Long before his Hollywood career though, the Londoner made his name in British silent cinema, with cleverly-crafted black-and-white tales of suspense and mystery, honing the trademarks cherished in later classics.

However, those fragile 1920s analogue film reels will only deteriorate further and the BFI wants to revive them in digital form before it is too late.

"We are bringing in all the best and most original copies from around the world, cleaning them up, eliminating every possible glitch to produce a version as close to the original as possible," BFI archive spokesman Brian Robinson told AFP.

"This is the Rolls-Royce of film restoration. It will look like it was filmed yesterday.

"We want to make copies that will last for future generations.
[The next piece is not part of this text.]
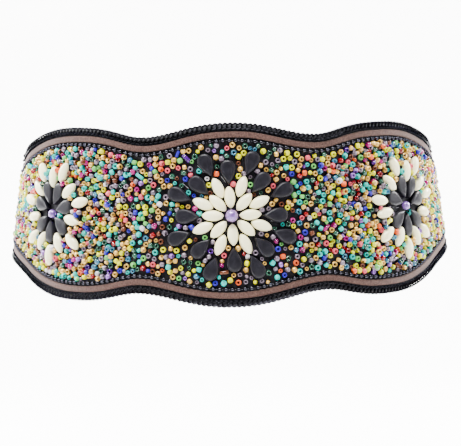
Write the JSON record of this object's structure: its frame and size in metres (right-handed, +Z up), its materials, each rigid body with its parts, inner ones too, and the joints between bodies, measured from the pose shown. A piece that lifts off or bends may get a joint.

These will be the definitive versions that will be seen in cinemas across the world and on new DVD releases. We\'re bringing Hitchcock into the digital age."

The institute is restoring the nine films at its archive base in Berkhamsted, northwest of London.

The former farm contains immense vaults, where some 200,000 film reels stacked to the ceiling are stored at five degrees Celsius (40 degrees Fahrenheit) in a cavernous 12-metre (40-foot) high building.

In the lab, technical project officer Kieron Webb, wearing a white coat and gloves, is comparing various prints of "The Lodger" -- considered the first true \'Hitchcock\' film -- to an original reel from the vault, one frame at a time.

"Until you gather all the copies in one place, you can\'t tell. There might be extra frames, different versions," he told AFP.

"What people have seen is not as close as we can get to the original."

He said the state of the 1920s reels was "a crying shame", but to work with them was hugely satisfying.

"To think you\'re taking all the films that survive of somebody\'s work, and it\'s Hitchcock, it\'s incredible," he said.

Downstairs in a cramped room, with the smell of developing fluid in the air, technicians are working on the title cards, or intertitles -- a huge task in itself, especially as many could be missing. Or they could be cut down to one frame, in a foreign language or the wrong length for the film\'s running speed.

In another room, on a giant machine, the original highly combustible nitrate film is bathed in liquid, filling in the scratches, then light is projected through it onto regular 35-millimetre film one frame at a time to make a new negative to work from.

"It\'s a real labour of love for us and it\'s hugely time-consuming," Robinson said.

"However, it\'s a hugely important part of British cultural history. These are high points of silent cinema in Britain and they reveal so much of the master who was to come."

The project will cost one million pounds (1.6 million dollars, 1.2 million euros), paid for by donations.

Besides Britain, money has come in from China, Saudi Arabia, France and the United States.

Hitchcock fans waiting for the new versions will be kept in suspense -- the films will come out once they are finished to perfection.

While nine silent Hitchcocks are being worked on, one is missing. An appeal has gone out for "The Mountain Eagle" (1927), the BFI\'s most-wanted film.

No known copies exist of the final jigsaw piece in understanding how Hitchcock developed his extraordinary visual technique.

The Hitchcock restorations are "probably the most significant project the BFI has undertaken", Robinson said.

"The picture quality with digital technology is now giving us an astonishing leap from damaged materials. We can now create something that is really beautiful -- not scratched and pockmarked, mildew-ridden or jumping and missing frames.

"With the proper music, the right intertitles, cleaned up, it\'s an astonishing and incredibly powerful and intense aesthetic experience that any cinema-goer will enjoy."